In featuring representations of a shared commons, a pervasive elsewhere to imagine globalized spaces of refuge, this exhibition responds to recent thinking by Moten, Harney and Ferreira Da Silva on how the global can be recuperated, identified and accessed beyond the mediating control of capital and the logic of the modern nation state.
Fayçal Baghriche was born in Skikda, Algeria and studied at Villa Arson, Nice. He is based in Paris, co-founding the La Villa du Lavoir artist residency in 2003 and the collective curatorial structure, Le Comissariat in 2006. Recent solo exhibitions include Le Shed, Centre d’Art de Normandie, France (2017); Human Resources, Los Angeles (2014); The Delfina Foundation, London (2012); Bielefelder Kunstverein, Bielefelder, Germany (2010); and Le Quartier, Centre d’Art Contemporain, Quimper (2010). Recent group exhibitions include the Hammer Museum, Los Angeles (2018), Villa Arson, Nice (2017), Centro Pecci, Prato (2017), Malmö Konstmuseum, Sweden (2017); Utah Museum of Contemporary Art, Salt Lake City (2016); Arab Image Foundation, Beirut (2016); and the 54th Venice Biennale. He is represented by Galerie Jérôme Poggi, Paris.
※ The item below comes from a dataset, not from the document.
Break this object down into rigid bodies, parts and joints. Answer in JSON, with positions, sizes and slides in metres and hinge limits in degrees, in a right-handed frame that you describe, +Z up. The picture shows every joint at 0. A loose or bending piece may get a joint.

Sandra Brewster is a Canadian artist and holds a Masters of Visual Studies from the University of Toronto. Her work explores themes of identity, representation and memory. Her recent solo exhibition It's all a blur... received the Gattuso Prize at CONTACT Photography Festival (2017). Her work has been featured in recent group exhibitions at the Royal Ontario Museum, Toronto (2018); Aljira Contemporary Art Centre, New Jersey (2016); Eastern Edge Gallery, St. John's (2016); and Allegheny Art Galleries, Meadville, Pennsylvania (2015). Brewster recently received a resident fellowship at the Instituto Sacatar, Brazil. She is represented by Georgia Scherman Projects, Toronto.
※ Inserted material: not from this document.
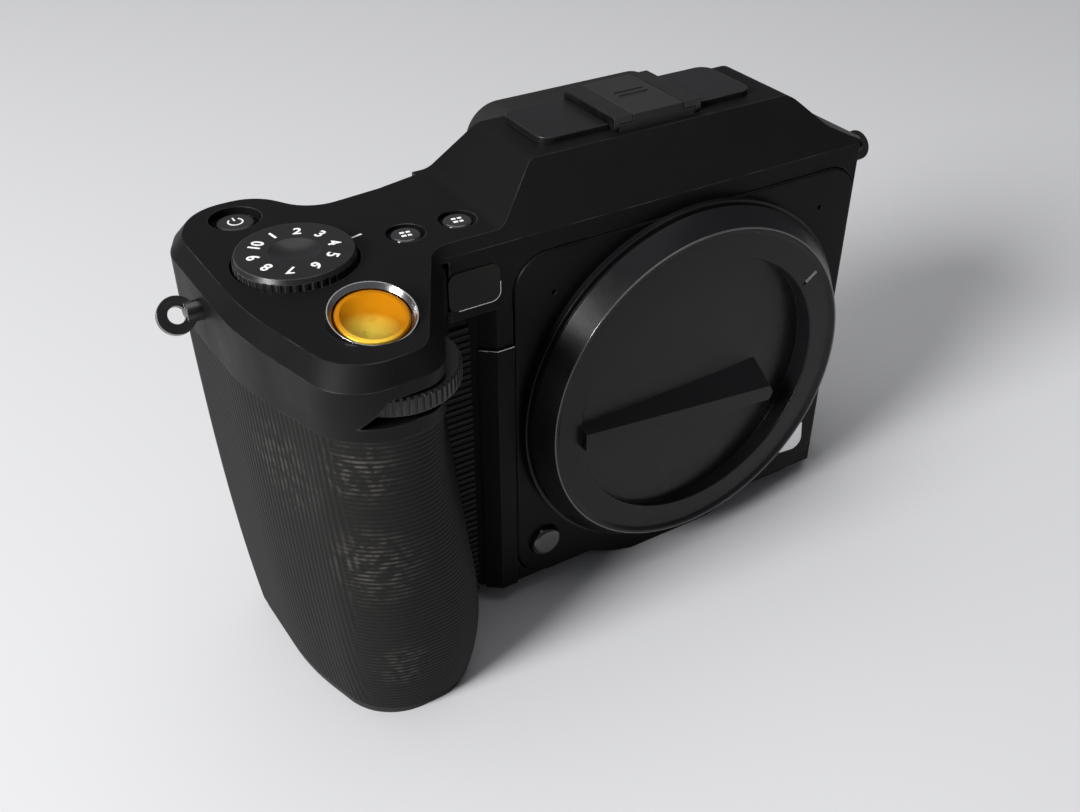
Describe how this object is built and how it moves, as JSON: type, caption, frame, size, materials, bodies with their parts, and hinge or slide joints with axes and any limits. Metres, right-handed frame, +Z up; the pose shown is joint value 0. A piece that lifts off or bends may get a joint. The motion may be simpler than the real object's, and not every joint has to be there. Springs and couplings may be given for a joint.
{
  "type": "medium format digital camera",
  "caption": "Mirrorless medium format camera body with deep hand grip, capped round lens mount, deck dial and shutter button, accessory shoe, finder and rear display.",
  "frame": {"origin": "mouth of the tripod socket, straight below the optical axis, in the plane of the base", "axes": "+X to the viewer's right seen from the front, +Y to the back of the camera, +Z up"},
  "size_m": [0.1649, 0.0749, 0.1016],
  "materials": {
    "casing": "satin powder coat",
    "plate": "satin powder coat",
    "rubber": "matt ribbed rubber",
    "cap": "satin moulded plastic",
    "black_plastic": "satin",
    "dial": "satin anodised",
    "orange": "polished anodised",
    "bright_steel": "polished",
    "steel": "brushed",
    "silver": "satin",
    "board": "solder mask",
    "window": "dark tinted",
    "glass": "coated",
    "sensor": "glossy",
    "battery_shell": "moulded"
  },
  "bodies": {
    "camera_body": {"top_cover": "casing", "main_casing": "casing", "rear_cover": "casing", "front_plate": "plate", "front_trim": "silver", "recess_strip": "rubber", "grip_core": "black_plastic", "grip_rubber": "rubber", "thumb_rest": "rubber", "tripod_base": "casing", "tripod_socket": "steel", "base_screws": "steel", "mount_ring": "bright_steel", "small_screws": "steel", "contact_block": "black_plastic", "light_box": "black_plastic", "sensor_glass": "glass", "image_sensor": "sensor", "sensor_frame": "silver", "main_board": "board", "control_board": "board", "button_board": "board", "lamp_window": "window", "shutter_collar": "bright_steel", "axle_pins": "steel", "display_glass": "glass", "display_module": "black_plastic", "eyecup": "rubber", "finder_module": "black_plastic", "finder_lens": "glass", "shoe_side_plates": "dial", "hot_shoe": "dial", "card_sockets": "black_plastic", "port_block": "black_plastic", "battery_contacts": "black_plastic", "strap_lugs": "bright_steel"},
    "shutter_button": {"shutter_button": "orange"},
    "front_wheel": {"front_wheel": "dial"},
    "rear_wheel": {"rear_wheel": "dial"},
    "dial_carriage": {"dial_carriage": "steel"},
    "mode_dial": {"mode_dial": "dial"},
    "power_button": {"power_button": "dial"},
    "sensitivity_button": {"sensitivity_button": "dial"},
    "focus_button": {"focus_button": "dial"},
    "exposure_lock_button": {"exposure_lock_button": "dial"},
    "focus_drive_button": {"focus_drive_button": "dial"},
    "rear_key_1": {"rear_key_1": "dial"},
    "rear_key_2": {"rear_key_2": "dial"},
    "rear_key_3": {"rear_key_3": "dial"},
    "rear_key_4": {"rear_key_4": "dial"},
    "rear_key_5": {"rear_key_5": "dial"},
    "stop_down_button": {"stop_down_button": "dial"},
    "lens_release": {"lens_release": "bright_steel"},
    "lens_lock_pin": {"lens_lock_pin": "steel"},
    "battery": {"battery": "battery_shell"},
    "battery_lever": {"battery_lever": "dial"},
    "card_door": {"card_door": "rubber"},
    "port_door": {"port_door": "rubber"},
    "shoe_cover": {"shoe_cover": "black_plastic"},
    "body_cap": {"body_cap": "cap"}
  },
  "joints": [
    {"name": "shutter_press", "type": "slide", "parent": "camera_body", "child": "shutter_button", "axis": [0, 0.2588, -0.9659], "range_m": [0, 0.0006], "stiffness_N_per_m": 400, "springref_m": -0.002},
    {"name": "dial_lift", "type": "slide", "parent": "camera_body", "child": "dial_carriage", "axis": [0, 0, 1], "range_m": [0, 0.004]},
    {"name": "power_press", "type": "slide", "parent": "camera_body", "child": "power_button", "axis": [0, 0, -1], "range_m": [0, 0.0007], "stiffness_N_per_m": 400, "springref_m": -0.002},
    {"name": "sensitivity_press", "type": "slide", "parent": "camera_body", "child": "sensitivity_button", "axis": [0, 0, -1], "range_m": [0, 0.0007], "stiffness_N_per_m": 400, "springref_m": -0.002},
    {"name": "focus_press", "type": "slide", "parent": "camera_body", "child": "focus_button", "axis": [0, 0, -1], "range_m": [0, 0.0007], "stiffness_N_per_m": 400, "springref_m": -0.002},
    {"name": "exposure_lock_press", "type": "slide", "parent": "camera_body", "child": "exposure_lock_button", "axis": [0, -1, 0], "range_m": [0, 0.0008], "stiffness_N_per_m": 400, "springref_m": -0.002},
    {"name": "focus_drive_press", "type": "slide", "parent": "camera_body", "child": "focus_drive_button", "axis": [0, -1, 0], "range_m": [0, 0.0008], "stiffness_N_per_m": 400, "springref_m": -0.002},
    {"name": "rear_key_1_press", "type": "slide", "parent": "camera_body", "child": "rear_key_1", "axis": [0, -1, 0], "range_m": [0, 0.0008], "stiffness_N_per_m": 400, "springref_m": -0.002},
    {"name": "rear_key_2_press", "type": "slide", "parent": "camera_body", "child": "rear_key_2", "axis": [0, -1, 0], "range_m": [0, 0.0008], "stiffness_N_per_m": 400, "springref_m": -0.002},
    {"name": "rear_key_3_press", "type": "slide", "parent": "camera_body", "child": "rear_key_3", "axis": [0, -1, 0], "range_m": [0, 0.0008], "stiffness_N_per_m": 400, "springref_m": -0.002},
    {"name": "rear_key_4_press", "type": "slide", "parent": "camera_body", "child": "rear_key_4", "axis": [0, -1, 0], "range_m": [0, 0.0008], "stiffness_N_per_m": 400, "springref_m": -0.002},
    {"name": "rear_key_5_press", "type": "slide", "parent": "camera_body", "child": "rear_key_5", "axis": [0, -1, 0], "range_m": [0, 0.0008], "stiffness_N_per_m": 400, "springref_m": -0.002},
    {"name": "stop_down_press", "type": "slide", "parent": "camera_body", "child": "stop_down_button", "axis": [0, 1, 0], "range_m": [0, 0.0008], "stiffness_N_per_m": 400, "springref_m": -0.002},
    {"name": "lens_release_press", "type": "slide", "parent": "camera_body", "child": "lens_release", "axis": [0, 1, 0], "range_m": [0, 0.0009], "stiffness_N_per_m": 400, "springref_m": -0.002},
    {"name": "lens_lock_pin_slide", "type": "slide", "parent": "camera_body", "child": "lens_lock_pin", "axis": [0, 1, 0], "range_m": [0, 0.0012]},
    {"name": "battery_slide", "type": "slide", "parent": "camera_body", "child": "battery", "axis": [0, 0, -1], "range_m": [0, 0.055]},
    {"name": "shoe_cover_slide", "type": "slide", "parent": "camera_body", "child": "shoe_cover", "axis": [0, 1, 0], "range_m": [0, 0.018]},
    {"name": "front_wheel_spin", "type": "hinge", "parent": "camera_body", "child": "front_wheel", "pos_m": [-0.0745, -0.0323, 0.0823], "axis": [0, 0, 1], "continuous": true},
    {"name": "rear_wheel_spin", "type": "hinge", "parent": "camera_body", "child": "rear_wheel", "pos_m": [-0.0835, 0.0164, 0.0823], "axis": [0, 0, 1], "continuous": true},
    {"name": "dial_turn", "type": "hinge", "parent": "dial_carriage", "child": "mode_dial", "pos_m": [-0.0793, -0.005, 0.0892], "axis": [0, 0, 1], "continuous": true},
    {"name": "battery_lever_turn", "type": "hinge", "parent": "camera_body", "child": "battery_lever", "pos_m": [-0.0445, 0.004, 0.0035], "axis": [0, 0, 1], "range_deg": [0, 35]},
    {"name": "card_door_open", "type": "hinge", "parent": "camera_body", "child": "card_door", "pos_m": [0.0529, -0.0017, 0.059], "axis": [0, 0, -1], "range_deg": [0, 90]},
    {"name": "port_door_open", "type": "hinge", "parent": "camera_body", "child": "port_door", "pos_m": [0.0529, -0.0017, 0.0255], "axis": [0, 0, -1], "range_deg": [0, 90]},
    {"name": "cap_twist", "type": "hinge", "parent": "camera_body", "child": "body_cap", "pos_m": [0, -0.02, 0.046], "axis": [0, -1, 0], "range_deg": [0, 45]}
  ],
  "couplings": [
    {"joint": "lens_lock_pin_slide", "follows": "lens_release_press", "ratio": 1.3}
  ]
}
David Hartt is currently based in Philadelphia where he is an Assistant Professor at the University of Pennsylvania. Recent solo exhibitions have been held at Galerie Thomas Schulte, Berlin (2017); The Art Institute of Chicago (2015); and Or Gallery, Vancouver (2015). His work has been featured in group exhibitions at The Studio Museum in Harlem (2017); Whitney Museum of American Art, New York (2016); The Museum of Modern Art, New York (2015); and Canadian Biennial at the National Gallery of Canada (2014). His work is in public collections of The Museum of Modern Art, New York; Whitney Museum of American Art, New York; Museum of Contemporary Art, Chicago; The National Gallery of Canada, Ottawa; and the Stedelijk Museum, Amsterdam. He is a recipient of the Foundation for Contemporary Art Grant (2015) and United States Artists Cruz Fellowship (2012). Hartt is represented by Corbett vs. Demsey, Chicago; David Nolan Gallery, New York; and Galerie Thomas Schulte, Berlin.
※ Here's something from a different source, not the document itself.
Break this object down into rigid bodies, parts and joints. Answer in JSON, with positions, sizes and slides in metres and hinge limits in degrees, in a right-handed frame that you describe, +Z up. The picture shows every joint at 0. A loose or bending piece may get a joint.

Jeneen Frei Njootli is a member of the self-governing Vuntut Gwitchin First Nation and is a co-creator of the ReMatriate Collective. Based between the Yukon and unceded Coast Salish territories, she works collaboratively with artists, communities, youth and the land. Sound, performance, fashion, workshops and barbeques are some of the ways Frei Njootli’s practice takes shape. Her work has been exhibited at various institutions including Artspace, Peterborough (2018); Trinity Square Video, Toronto (2016); and Whippersnapper Gallery, Toronto (2013). She was the recipient of the Contemporary Art Society of Vancouver Artist Prize in 2017.
Denise Ryner is the current Director of Or Gallery in Vancouver. She has presented projects at the Haus der Kulturen der Welt, Berlin; SFU Galleries, Vancouver; VIVO Media Arts Centre, Vancouver; the Contemporary Art Gallery of Vancouver; Jackman Humanities Institute and 8eleven Project Space, Toronto.